Anyhow, I mention it because this is another example of me flipping to the endnotes.

Little (literary) theory here: some of these ad nauseum acknowledgers, among whom I count myself, have spent a lot of time reading liner notes to records, but particularly hip-hop records, or cassettes and CDs in my case, which were exorbitant and vernacular in their gratitude. They were like maps of entanglement, or webs, some of which was legible to a visitor— Posdnuos thanking, for instance, Q-Tip or Monie Love or whoever—some of which was not, for I don’t know his cousin’s nickname, or the name of the dude who lent him the recording studio that weekend, or some other nearly secret thing. (The poet Willie Perdomo, by the way, is the John Coltrane of acknowledgments. “Acknowledgement” as mycelial love note.) But someone does. That’s to say, acknowledgments, like the best writing, might not be perfectly relatable, as the kids say. Or better yet, decipherable. They might be a little bit like reading Greek, unless you’re Greek, that is, or you have a Greek granny or lover, or maybe if you’re Puerto Rican but you grew up in Astoria, or you grew up in Levittown but love Clash of the Titans, by which I really mean unless you understand being grateful for what has made your song possible, which I recommend we go on and on (and on and on) trying to be.

(Oct. 16)

[1]For another example of compelling footnotes, check out Samuel Delaney’s book Of Solids and Surds, where he includes often quite funny, and always insightful, dialogue between his editor and himself about the proposed edits to the book.

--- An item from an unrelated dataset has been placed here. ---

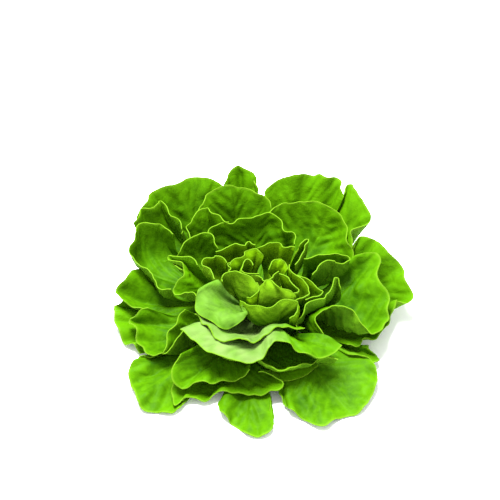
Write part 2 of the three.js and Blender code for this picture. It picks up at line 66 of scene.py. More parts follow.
# Leaves from the inside out: name, how far it leans from upright at its root and at its margin in degrees, how deep its
# margin ruffles, and points of its margin as they are seen from the front (to the right, up the view, height).
LEAVES = [
    ("heart_core", 30, 40, 1, [[21, 39, 59], [19, 44, 61], [15, 48, 62.5], [9, 46, 63], [4, 41, 61]]),
    ("heart_core_left", 40, -15, 1, [[-8, 45, 60], [-14, 46, 61], [-18, 41, 60], [-14, 36, 59], [-7, 34, 58]]),
    ("heart_core_front", 50, 10, 1, [[-5, 37, 58], [-2, 33, 59], [4, 31, 60], [9, 34, 60], [11, 38, 60]]),
    ("heart_core_right", 50, -10, 1, [
        [14, 22, 56], [22, 21, 57], [27, 23, 58], [25, 28, 60], [19, 32, 61], [11, 37, 61],
    ]),
    ("heart_core_back", 50, 35, 1, [
        [0, 50, 60], [-5, 57, 62], [-12, 54, 62], [-18, 50, 61], [-25, 46, 59], [-29, 42, 56],
    ]),
    ("heart_left_inner", 55, -5, 1, [[-19, 45, 58], [-24, 44, 58], [-26, 40, 57], [-24, 36, 56]]),
    ("heart_front_inner", 65, -50, 1, [
        [-12, 17, 55], [-6, 22, 58], [-1, 27, 61], [3, 31.5, 63], [8, 30, 63], [14, 25, 61], [21, 22, 60],
        [27, 19, 57],
    ]),
    ("heart_back", 60, 15, 1, [[26, 57, 60], [18, 58, 60], [10, 60.5, 62], [2, 60, 63], [-4, 56, 61]]),
    ("heart_cup", 60, -10, 1, [
        [-37, 26, 55], [-34, 33, 60], [-26, 38, 63], [-16, 37, 64], [-8, 31, 63], [-3, 24, 60], [-8, 18, 57],
        [-14, 15, 54],
    ]),
    ("heart_right", 65, 10, 1, [[24, 17, 55], [31, 18, 56], [36, 20, 57], [36, 25, 58], [31, 31, 60], [24, 37, 61]]),
    ("heart_left", 65, 0, 1.5, [
        [-29, 45, 59], [-35, 50, 61], [-42, 50, 60], [-48, 45, 57], [-43, 38, 55], [-38, 32, 54],
    ]),
    ("heart_front", 85, -20, 1, [
        [-20, 14, 55], [-12, 12.5, 58], [0, 10, 60], [11, 12, 61], [20, 16, 62], [27, 14, 60], [28, 7, 56],
        [22, -2, 52],
    ]),
    ("heart_back_left", 65, 0, 1.5, [[-6, 60, 60], [-15, 60, 61], [-24, 59, 60], [-31, 56, 59], [-37, 53, 57]]),
    ("heart_right_fold", 70, 10, 1, [
        [34, 15, 54], [44, 20, 54], [51, 20, 53], [45, 24, 56], [35, 31, 59], [27, 36, 60], [17, 43, 61],
    ]),
    ("heart_back_right", 65, 0, 1.5, [[27, 44, 55], [32, 54, 59], [37, 63, 63], [28, 59, 61], [21, 53, 60]]),
    ("inner_right_low", 85, -10, 1.5, [
        [24, -5, 44], [30, 5, 50], [36, 13, 54], [46, 18, 55], [54, 25, 56], [58, 34, 60], [60, 24, 52],
    ]),
    ("inner_right", 75, 5, 1.5, [
        [42, 35, 55], [45, 43, 58], [52, 46.5, 58], [60, 45, 55], [69, 45, 51], [71, 50, 50], [58, 50.5, 53],
        [44, 50.5, 56], [31, 48, 57],
    ]),
    ("inner_left_front", 55, 140, 1, [
        [-38, 31, 59], [-50, 22, 56], [-55, 13, 50], [-51, 3, 46], [-41, -6, 43], [-30, -9, 43], [-21, -4, 47],
        [-13, 4, 51], [-16, 13, 56],
    ]),
    ("inner_left", 75, 40, 2, [
        [-50, 45, 56], [-64, 48.5, 53], [-77, 49, 48], [-70, 42, 45], [-63, 35, 46], [-71, 27, 41], [-68, 22, 39],
        [-60, 20, 42], [-55, 15, 42],
    ]),
    ("inner_left_curl", 75, 0, 1, [
        [-32, 52, 56], [-36, 57, 59], [-39, 64, 62], [-44, 68, 63], [-54, 67, 61], [-62, 62, 58], [-67, 54, 55],
        [-65, 47, 53], [-59, 43.5, 53],
    ]),
    ("inner_front", 90, 60, 1.5, [
        [-55, 3, 43], [-48, -2, 46], [-41, -10, 48], [-32, -16, 50], [-20, -18.5, 51], [-8, -17, 52], [2, -10, 54],
        [12, -5.5, 55], [23, -6.5, 54], [33, -10, 50],
    ]),
    ("middle_back", 80, 0, 2, [
        [27, 60, 52], [23, 69, 56], [13, 79, 60], [-1, 84.5, 62], [-13, 81, 61], [-27, 76.5, 59], [-40, 73, 56],
        [-48, 66, 52],
    ]),
    ("middle_back_left", 80, 10, 2, [
        [-27, 78, 60], [-35, 81.5, 61], [-43, 87, 62], [-50, 88.5, 62], [-58, 81, 59], [-60, 70, 54], [-60, 60, 48],
    ]),
    ("middle_front", 85, 110, 1.5, [
        [-66, -8, 38], [-58, -14, 42], [-48, -22, 43], [-37, -28, 43], [-24, -31, 44], [-11, -33, 44], [0, -29, 46],
        [10, -16, 50], [17, -17, 49], [26, -24, 45], [40, -29, 41], [54, -27, 38], [62, -21, 37],
    ]),
    ("middle_left_front", 85, 40, 1.5, [
        [-62, 8, 40], [-69, -2, 35], [-75, -11, 31], [-78, -19, 27], [-80, -28, 23], [-72, -20, 27], [-65, -10, 32],
        [-56, -9.5, 36], [-47, -11, 39],
    ]),
    ("middle_right", 85, 50, 1, [
        [47, -21, 32], [51, -15, 36], [43, -7, 42], [45, 5, 47], [58, 11.5, 50], [71, 6, 46], [78, -5, 39],
        [85, -10, 35], [96, -5, 33], [101, 8, 35], [101, 21, 39], [92, 32, 44], [92, 42, 46], [95, 52, 48],
        [86, 52.5, 47], [74, 51, 46],
    ]),
    ("middle_back_right", 82, 15, 2, [
        [71, 44, 40], [71.5, 55, 44], [70, 67, 49], [63, 80, 55], [53, 92, 60], [40, 94, 62], [25, 94, 62],
        [12, 89, 60], [2, 86, 58],
    ]),
    ("middle_front_under", 85, 20, 1.5, [
        [-50, -18, 36], [-34, -26, 38], [-16, -30, 38], [2, -34, 34], [16, -38, 30], [36, -35, 30], [58, -29, 32],
    ]),
    ("outer_left_cup", 85, 5, 2, [
        [-72, 68, 50], [-84, 76, 54], [-97, 77, 55], [-105, 70, 53], [-106, 58, 48], [-101, 45, 42], [-90, 33, 37],
        [-80, 23.5, 33], [-74, 23, 33],
    ]),
    ("outer_left_back", 85, 10, 2, [
        [-63, 67, 46], [-70, 79, 51], [-78, 89, 56], [-85, 95, 59], [-92, 90.5, 57], [-99, 86, 55], [-104, 76, 51],
    ]),
    ("outer_left_front", 88, 50, 2, [
        [-93, 8, 25], [-104, 2, 22], [-105, -8, 19], [-98, -20, 16], [-90, -29, 14], [-82, -31, 16], [-78, -24, 22],
    ]),
    ("outer_back", 85, 20, 2, [
        [9, 84, 57], [3, 97, 63], [-8, 102, 65], [-20, 106, 67], [-30, 109.5, 68], [-41, 101, 65], [-52, 89, 59],
        [-56, 78, 53],
    ]),
    ("outer_left", 88, 40, 2, [
        [-88, 43, 36], [-99, 43, 37], [-108, 37, 34], [-115, 28, 30], [-115, 17, 25], [-106, 9, 22], [-94, 6, 21],
        [-83, 3.5, 21],
    ]),
    ("outer_back_right", 85, 30, 2, [
        [65, 98, 59], [64, 112, 65], [54, 115, 68], [45, 117, 69], [40, 114.5, 68], [30, 117.5, 70], [18, 115, 69],
        [8, 108.5, 66], [2, 102, 63], [4, 92, 58],
    ]),
    ("outer_right_under", 88, 50, 2, [
        [68, -21, 15], [81, -19.5, 14], [91, -14, 16], [101, -4, 19], [105, 7, 23], [106, 16, 27],
    ]),
    ("outer_right_back", 85, 40, 2, [
        [72, 58, 45], [74, 70, 49], [82, 76, 51], [88, 83, 54], [83, 93, 58], [77, 103, 62], [71, 109, 65],
        [64, 102, 62], [57, 94, 58],
    ]),
    ("outer_back_left", 85, 30, 2, [
        [-27, 99, 62], [-38, 111, 67], [-54, 114.5, 69], [-72, 109.5, 66], [-90, 101, 60], [-101, 88, 54],
        [-99, 77, 49],
    ]),
    ("outer_back_tip", 85, 30, 2, [
        [-1, 92, 60], [-5, 106, 66], [-8, 119, 71], [-15, 120.5, 71], [-21, 124.5, 73], [-27, 119, 71],
        [-34, 104, 64],
    ]),
    ("outer_right", 88, 50, 2.5, [
        [104, 16, 26], [119, 10, 21], [121, 17, 24], [116, 30, 30], [111, 42, 35], [103, 53, 41], [93, 62, 46],
        [79, 66, 48], [71, 58, 45],
    ]),
    ("outer_left_low", 85, 75, 2.5, [
        [-103, 12, 17], [-117, 15, 16], [-121, 4, 12], [-118, -9, 9], [-108, -20, 7], [-99, -28, 5],
    ]),
    ("outer_front_left", 70, 80, 2, [
        [-66, -28, 32], [-72, -40, 25], [-72, -49, 20], [-62, -51.5, 18], [-48, -51.5, 17], [-36, -50, 18],
        [-24, -46.5, 20], [-10, -43, 22],
    ]),
    ("outer_front_fold", 82, 60, 1.5, [
        [-73, -52, 12], [-69, -70, 3], [-60, -62, 7], [-45, -66, 4], [-41, -60, 9], [-24, -59, 10], [-8, -58, 12],
        [9, -58, 13], [17, -51.5, 17], [10, -45, 21], [-4, -43, 22],
    ]),
    ("outer_front_shade", 80, 85, 1.5, [
        [-20, -42, 14], [-4, -47, 12], [12, -50, 11], [26, -48, 11], [36, -42, 14], [44, -36, 17],
    ]),
    ("outer_front_right", 80, 90, 2, [
        [12, -56, 13], [16, -64, 9], [24, -74, 6], [34, -80, 2], [46, -84.5, 5], [60, -78, 2], [76, -71, 7],
        [88, -59, 4], [91, -45, 11], [86, -33, 13], [68, -27, 18],
    ]),
    ("outer_right_low", 80, 80, 1.5, [[84, -37, 9], [93, -33, 8], [88, -27, 10], [81, -21, 13], [70, -18, 17]]),
    ("outer_front_corner", 80, 80, 2, [
        [-88, -26, 17], [-101, -31, 10], [-107, -42, 11], [-104, -56, 3], [-97, -67, 9], [-84, -74, 1.5],
        [-70, -72, 6], [-62, -60, 10],
    ]),
    ("lowest_front", 80, 90, 2, [
        [-26, -60, 9], [-35, -65, 6], [-34, -74, 5], [-22, -84, 1.5], [-8, -91, 4], [4, -91, 1], [8, -82, 6],
        [6, -68, 9],
    ]),
    ("lowest_back_right", 80, 95, 1, [[84, 20, 10], [85, 38, 6], [70, 52, 4], [52, 60, 4], [36, 58, 8]]),
    ("lowest_back", 80, 95, 1, [[28, 56, 8], [22, 66, 4], [4, 70, 2], [-16, 70, 4], [-30, 60, 8]]),
    ("lowest_back_left", 80, 95, 1, [[-40, 60, 10], [-50, 62, 5], [-72, 54, 3], [-86, 40, 6], [-88, 26, 10]]),
]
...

[2]When I receive my copy of the Poetry Project Newsletter, as good a literary publication as I know (and free!), I find myself spending most of my time on the feature called “Remembrances,” where, you probably guessed it, people write about the recently deceased. It is
so interesting to me, and moving, to listen to people talk about their recently departed. Probably a little extra interesting, too, since some of these now dead people’s poems I have read, a lot of the poets I love have died (or are dying), and I, too, will one day be a dead poet. Anyhow, I mention it because this is another example of me flipping to the endnotes.